According to Chew, the convention will be focused on topics such as investment, overseas expansion, start-up using technology.
“The event will have a good networking mix as there will be speakers and attendants from various industries all around Malaysia. Who know your next investor might be there so don’t look at it as an expense but rather and investment for yourself.”
While the early bird special for BEIC tickets are now over, Chew alludes that there might be other ways of getting the specially priced tickets for keen entrepreneurs.
“Hey, if you really want it then I’ll tell you know that there is a way to get the early bird price now. But it’s up to you to find out how to get it, so let’s see you really have that entrepreneurial spirit in you.”
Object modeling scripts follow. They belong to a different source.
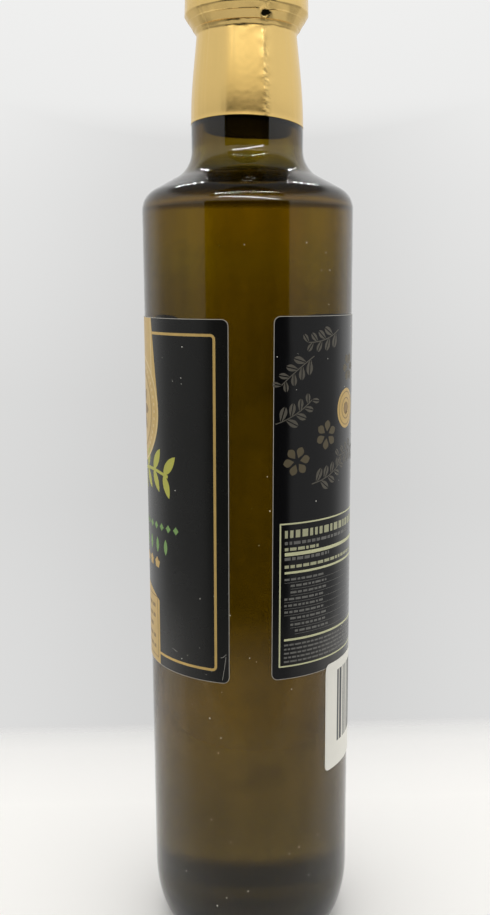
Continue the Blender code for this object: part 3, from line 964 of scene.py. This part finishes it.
def from_middle(heights, middle):
    return [z - middle for z in heights]


def front_border():
    low, high = from_middle(BORDER_Z, FRONT_MIDDLE)
    return line_box(-BORDER_HALF, BORDER_HALF, low, high, BORDER_W, BORDER_CORNER)


def front_band():
    top = (FRONT_LABEL_Z[1] - FRONT_LABEL_Z[0]) / 2 - CUT_EDGE
    seal = (0.0, SEAL_Z - FRONT_MIDDLE)
    reach = math.acos(BAND_HALF / SEAL_R)
    start, end = math.pi - reach, math.tau + reach
    turn = [start + (end - start) * step / 60 for step in range(61)]
    round_end = [(seal[0] + SEAL_R * math.cos(a), seal[1] + SEAL_R * math.sin(a)) for a in turn]
    return [[(BAND_HALF, top), (-BAND_HALF, top)] + round_end], seal, top


def plate_top(across):
    low, high = PLATE_TOP
    return high - (high - low) * (across / PLATE_HALF) ** 2


def front_plate():
    low = FRONT_LABEL_Z[0] + CUT_EDGE
    steps = [PLATE_HALF * (1 - 2 * s / 24) for s in range(25)]
    return [[(-PLATE_HALF, low - FRONT_MIDDLE), (PLATE_HALF, low - FRONT_MIDDLE)]
            + [(across, plate_top(across) - FRONT_MIDDLE) for across in steps]]


def twig_point(x):
    return x * MM, TWIG_Z - FRONT_MIDDLE + TWIG_WAVE * math.sin(x / TWIG_BEND)


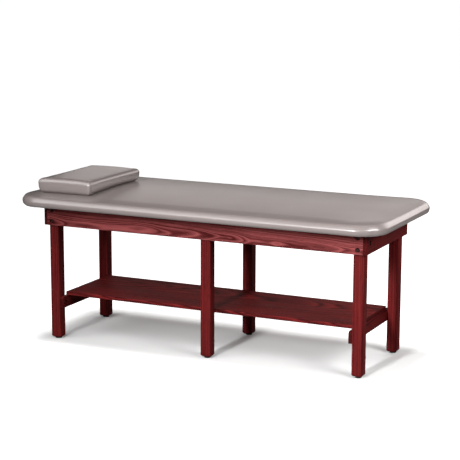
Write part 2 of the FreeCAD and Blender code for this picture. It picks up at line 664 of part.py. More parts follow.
def screwShape(length):
    """A pan head wood screw: head below its origin, shank and point above it."""
    head = Part.makeCylinder(size("screwHeadRadius"), size("screwHeadHeight"),
                             FreeCAD.Vector(0, 0, -size("screwHeadHeight")))
    shank = Part.makeCylinder(size("screwShankRadius"), length - size("screwTipLength"))
    tip = Part.makeCone(size("screwShankRadius"), size("screwShankRadius") * pointRadiusShare,
                        size("screwTipLength"),
                        FreeCAD.Vector(0, 0, length - size("screwTipLength")))
    return head.fuse([shank, tip]).removeSplitter()


def addGroup(label, solids):
    addShape(label, Part.makeCompound(solids), FreeCAD.Vector(0, 0, 0))


def addBolts(boltLabel, washerLabel, places, thickness, bite):
    """Bolts with their washers. Places are pairs of a point on the outer face and a direction."""
    seat = size("counterboreDepth") - size("washerThickness")
    grip = thickness - seat
    bolts, washers = [], []
    for point, direction in places:
        start = point + direction * seat
        bolts.append(placedAlong(boltShape(bite, grip), start, direction))
        washers.append(placedAlong(washerShape(), start, direction))
    addGroup(boltLabel, bolts)
    addGroup(washerLabel, washers)


def makeFasteners():
    alongX, alongY, up = FreeCAD.Vector(1, 0, 0), FreeCAD.Vector(0, 1, 0), FreeCAD.Vector(0, 0, 1)
    legX, legY = numberOf(legCentreX), numberOf(legCentreY)
    rail, bite, middleX = size("railThickness"), size("screwBite"), size("middleLegShift")
    corners = [(end, side) for end in (-1, 1) for side in (-1, 1)]
    apronHeights = [numberOf(lowApronBolt), numberOf(highApronBolt)]

    apronPlaces = [(FreeCAD.Vector(end * legX, side * numberOf(frameWidth) / 2, height),
                    alongY * -side) for end, side in corners for height in apronHeights]
    addBolts("apron_bolts", "apron_washers", apronPlaces, rail, size("boltBite"))
    endPlaces = [(FreeCAD.Vector(end * numberOf(frameLength) / 2, side * legY,
                                 numberOf(endRailBolt)), alongX * -end)
                 for end, side in corners]
    addBolts("end_rail_bolts", "end_rail_washers", endPlaces, rail, size("boltBite"))
    railFace = numberOf(legInnerX) - size("shelfRailThickness")
    shelfPlaces = [(FreeCAD.Vector(end * railFace, side * legY, numberOf(shelfBoltHeight)),
                    alongX * end) for end, side in corners]
    addBolts("shelf_rail_bolts", "shelf_rail_washers", shelfPlaces,
             size("shelfRailThickness"), size("shelfBoltBite"))

    footScrew = screwShape(size("footHeight") - size("footRecessDepth") + size("footScrewBite"))
    addGroup("foot_screws", [placedAlong(footScrew, FreeCAD.Vector(x, side * legY,
                             size("footRecessDepth")), up)
                             for x in (-legX, middleX, legX) for side in (-1, 1)])
    legScrew = screwShape(size("legSection") - size("legScrewBore") + bite)
    innerLegY = numberOf(legInnerY)
    addGroup("middle_leg_screws", [placedAlong(legScrew, FreeCAD.Vector(middleX, side
                                   * (innerLegY + size("legScrewBore")), height),
                                   alongY * side) for side in (-1, 1) for height in apronHeights])
    braceScrew = screwShape(size("braceThickness") + size("braceScrewBite"))
    braceHeights = [numberOf(lowBraceScrew), numberOf(highBraceScrew)]
    addGroup("brace_screws", [placedAlong(braceScrew, FreeCAD.Vector(
        numberOf(braceFaceX), side * legY, height), alongX * -1)
        for side in (-1, 1) for height in braceHeights])
    battenScrew = screwShape(size("battenSection") + bite)
    battenFace = numberOf(apronInnerY) - size("battenSection")
    addGroup("batten_screws", [placedAlong(battenScrew, FreeCAD.Vector(
        end * numberOf(shareAlongBatten(share)), side * battenFace,
        numberOf(battenScrewHeight)), alongY * side)
        for end, side in corners for share in battenScrewShares])
    addGroup("deck_screws", [placedAlong(battenScrew, FreeCAD.Vector(
        end * numberOf(shareAlongBatten(share)), side * numberOf(battenCentreY),
        numberOf(battenFoot)), up) for end, side in corners for share in deckScrewShares])
    shelfScrew = screwShape(size("shelfRailHeight") - size("shelfScrewBore") + bite)
    shelfStart = numberOf(shelfRailFoot) + size("shelfScrewBore")
    addGroup("shelf_screws", [placedAlong(shelfScrew, FreeCAD.Vector(
        end * numberOf(shelfRailCentreX), step * size("shelfScrewSpacing"), shelfStart), up)
        for end in (-1, 1) for step in (-1, 0, 1)])
    angleScrew = screwShape(size("angleThickness") + bite)
    angleScrews = []
    for way in (-1, 1):
        for side in (-1, 1):
            x = middleX + way * size("angleHoleSpacing") / 2
            wallFace = innerLegY - size("angleThickness")
            angleScrews.append(placedAlong(angleScrew, FreeCAD.Vector(
                x, side * wallFace, numberOf(angleScrewHeight)), alongY * side))
            shelfFace = numberOf(shelfUnderside) - size("angleThickness")
            angleScrews.append(placedAlong(angleScrew, FreeCAD.Vector(
                x, side * numberOf(angleScrewY), shelfFace), up))
    addGroup("angle_screws", angleScrews)


def makeTable():
    makeApron("front_apron", -1)
    makeApron("back_apron", 1)
    makeEndRail("head_end_rail", -1)
    makeEndRail("foot_end_rail", 1)
    for endName, end in (("head", -1), ("foot", 1)):
        for sideName, side in (("front", -1), ("back", 1)):
            makeCornerLeg("leg_%s_%s" % (endName, sideName), end, side)
            makeBatten("deck_batten_%s_%s" % (endName, sideName), end, side)
            makeFoot("rubber_foot_%s_%s" % (endName, sideName),
                     signed(end, legCentreX), signed(side, legCentreY))
    for sideName, side in (("front", -1), ("back", 1)):
        makeMiddleLeg("leg_middle_" + sideName, side)
        makeFoot("rubber_foot_middle_" + sideName, named("middleLegShift"),
                 signed(side, legCentreY))
        makeShelfAngle("shelf_angle_" + sideName, side)
    makeShelf("shelf")
    makeShelfRail("shelf_rail_head", -1)
    makeShelfRail("shelf_rail_foot", 1)
    makeBrace("middle_brace")
    makeDeck("top_deck")
    makeTopUpholstery()
    makePillow()
    makeFasteners()


def subParts():
    """The bodies and shapes that are pieces of the table, in the order they were made."""
    bodies = document.findObjects("PartDesign::Body")
    shapes = [item for item in document.findObjects("Part::Feature")
              if item.TypeId == "Part::Feature"]
    return bodies + shapes


def checkDocument():
    for item in document.Objects:
        if "Invalid" in item.State or "Error" in item.State:
            raise ValueError("%s is %s" % (item.Label, item.State))
    for item in subParts():
        if item.Shape.isNull() or not item.Shape.isValid():
            raise ValueError("shape of %s is not valid" % item.Label)


def exportParts():
    os.makedirs("parts", exist_ok=True)
    for item in subParts():
        item.Shape.exportStep("parts/%s.step" % item.Label)
        box = item.Shape.BoundBox
        print("%-28s %2d solids %12.0f mm3  x %8.1f %8.1f  y %8.1f %8.1f  z %7.1f %7.1f" % (
            item.Label, len(item.Shape.Solids), item.Shape.Volume, box.XMin, box.XMax,
            box.YMin, box.YMax, box.ZMin, box.ZMax))


makeTable()
document.recompute()
checkDocument()
exportParts()
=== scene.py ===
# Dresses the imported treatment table: finishes on its boards and fittings, the padded top,
# the block pillow, the staples under the top, and a plain studio round them. Metres, +Z up.
import math
import bpy
import numpy as np
from mathutils import Matrix, Vector


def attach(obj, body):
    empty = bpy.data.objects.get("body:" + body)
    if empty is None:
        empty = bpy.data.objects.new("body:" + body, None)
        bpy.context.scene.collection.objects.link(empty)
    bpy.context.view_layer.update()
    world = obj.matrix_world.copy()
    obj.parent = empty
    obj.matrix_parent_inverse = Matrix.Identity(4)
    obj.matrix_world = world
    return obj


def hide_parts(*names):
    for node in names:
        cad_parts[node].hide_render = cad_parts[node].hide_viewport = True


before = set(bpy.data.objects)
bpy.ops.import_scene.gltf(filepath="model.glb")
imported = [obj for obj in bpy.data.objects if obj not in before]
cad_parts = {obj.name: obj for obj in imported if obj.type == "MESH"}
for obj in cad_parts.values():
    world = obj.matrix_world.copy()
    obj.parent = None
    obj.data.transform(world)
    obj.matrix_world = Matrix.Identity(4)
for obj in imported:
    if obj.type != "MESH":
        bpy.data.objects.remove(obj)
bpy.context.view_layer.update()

# the camera's place, its turn in degrees, and its lens, at the photograph's viewing angle
view = {"place": (3.2577, -6.7939, 2.0633), "yaw": 25.359, "pitch": 10.979, "roll": 0.193,
        "lens": 118.27, "sensor": 36.0, "nearest": 0.1, "furthest": 200.0}


def makeCamera(v):
    # the line of sight turns left by yaw and dips by pitch, and the picture rolls about it
    yaw, pitch, roll = (math.radians(v[key]) for key in ("yaw", "pitch", "roll"))
    forward = Vector((-math.sin(yaw) * math.cos(pitch), math.cos(yaw) * math.cos(pitch),
                      -math.sin(pitch)))
    level = Vector((math.cos(yaw), math.sin(yaw), 0.0))
    upright = level.cross(forward)
    right = math.cos(roll) * level + math.sin(roll) * upright
    up = math.cos(roll) * upright - math.sin(roll) * level
    data = bpy.data.cameras.new("tableCamera")
    data.lens, data.sensor_width = v["lens"], v["sensor"]
    data.clip_start, data.clip_end = v["nearest"], v["furthest"]
    camera = bpy.data.objects.new("tableCamera", data)
    turn = Matrix((right, up, -forward)).transposed().to_4x4()
    camera.matrix_world = Matrix.Translation(v["place"]) @ turn
    bpy.context.scene.collection.objects.link(camera)
    bpy.context.scene.camera = camera


makeCamera(view)
print("camera made")


# Short ways to place nodes. A feed is a plain value or the output that a socket takes it from.
def feed(tree, socket, value):
    if isinstance(value, bpy.types.NodeSocket):
        tree.links.new(value, socket)
    else:
        socket.default_value = value


def addNode(tree, kind, feeds=None, **settings):
    # the settings come first, because they change a node's sockets
    made = tree.nodes.new(kind)
    for key, value in settings.items():
        setattr(made, key, value)
    for key, value in (feeds or {}).items():
        feed(tree, made.inputs[key], value)
    return made


def maths(tree, operation, first, second=0.0, clamp=False):
    # one number from two
    return addNode(tree, "ShaderNodeMath", {0: first, 1: second}, operation=operation,
                   use_clamp=clamp).outputs[0]


def vectorMaths(tree, operation, first, second):
    # one vector, or its length, from two
    return addNode(tree, "ShaderNodeVectorMath", {0: first, 1: second},
                   operation=operation).outputs


def ranged(tree, value, band, bottom=0.0, top=1.0):
    # a value from one end of the band to the other becomes bottom to top, with an eased run
    return addNode(tree, "ShaderNodeMapRange",
                   {"Value": value, "From Min": band[0], "From Max": band[1],
                    "To Min": bottom, "To Max": top},
                   interpolation_type="SMOOTHSTEP").outputs["Result"]


def mixed(tree, share, first, second):
    # share 0 gives the first colour, 1 the second
    return addNode(tree, "ShaderNodeMix", {0: share, 6: first, 7: second},
                   data_type="RGBA").outputs[2]


def noise(tree, place, scale, detail, roughness=0.5):
    # soft lumps, scale of them to a unit of the place
    return addNode(tree, "ShaderNodeTexNoise", {"Vector": place, "Scale": scale,
                                                "Detail": detail, "Roughness": roughness}).outputs


def stretched(tree, place, scale):
    # the place times a scale along each axis, so that a pattern is drawn out along the grain
    return addNode(tree, "ShaderNodeMapping", {"Vector": place, "Scale": scale}).outputs[0]


def bumped(tree, shader, height, strength, depth):
    # tilts the shading by the slope of a height pattern that is depth metres deep
    bump = addNode(tree, "ShaderNodeBump", {"Strength": strength, "Distance": depth,
                                            "Height": height})
    feed(tree, shader.inputs["Normal"], bump.outputs[0])


def colour(red, green, blue):
    # a colour written in 0 to 255 screen values, made linear
    def linear(level):
        share = level / 255
        return share / 12.92 if share <= 0.04045 else ((share + 0.055) / 1.055) ** 2.4
    return (linear(red), linear(green), linear(blue), 1.0)


def grey(level):
    # the same linear level in all three colours
    return (level, level, level, 1.0)


def newGroup(name, takes, gives):
    # a node group that reads a place and the named numbers, and puts out the named values
    group = bpy.data.node_groups.new(name, "ShaderNodeTree")
    group.interface.new_socket("Vector", in_out="INPUT", socket_type="NodeSocketVector")
    for label in takes:
        group.interface.new_socket(label, in_out="INPUT", socket_type="NodeSocketFloat")
    for label in gives:
        group.interface.new_socket(label, in_out="OUTPUT", socket_type="NodeSocketFloat")
    taken, given = group.nodes.new("NodeGroupInput"), group.nodes.new("NodeGroupOutput")
    return group, taken.outputs, given.inputs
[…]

The need to continue learning
Finally, if do you see some success in your start-up, Tan stressed that it is deathly important that entrepreneurs do not get complacent and stop striving for improvement and continued learning.
“Once you become your own boss you still need to be willing to improve yourself, ego is an issue because once you have that you stop learning and you stop growing your value. Then you might end up having a bad relationship
with your customers and suppliers.
“Never stop learning, never stop improving and keep humble,” he said.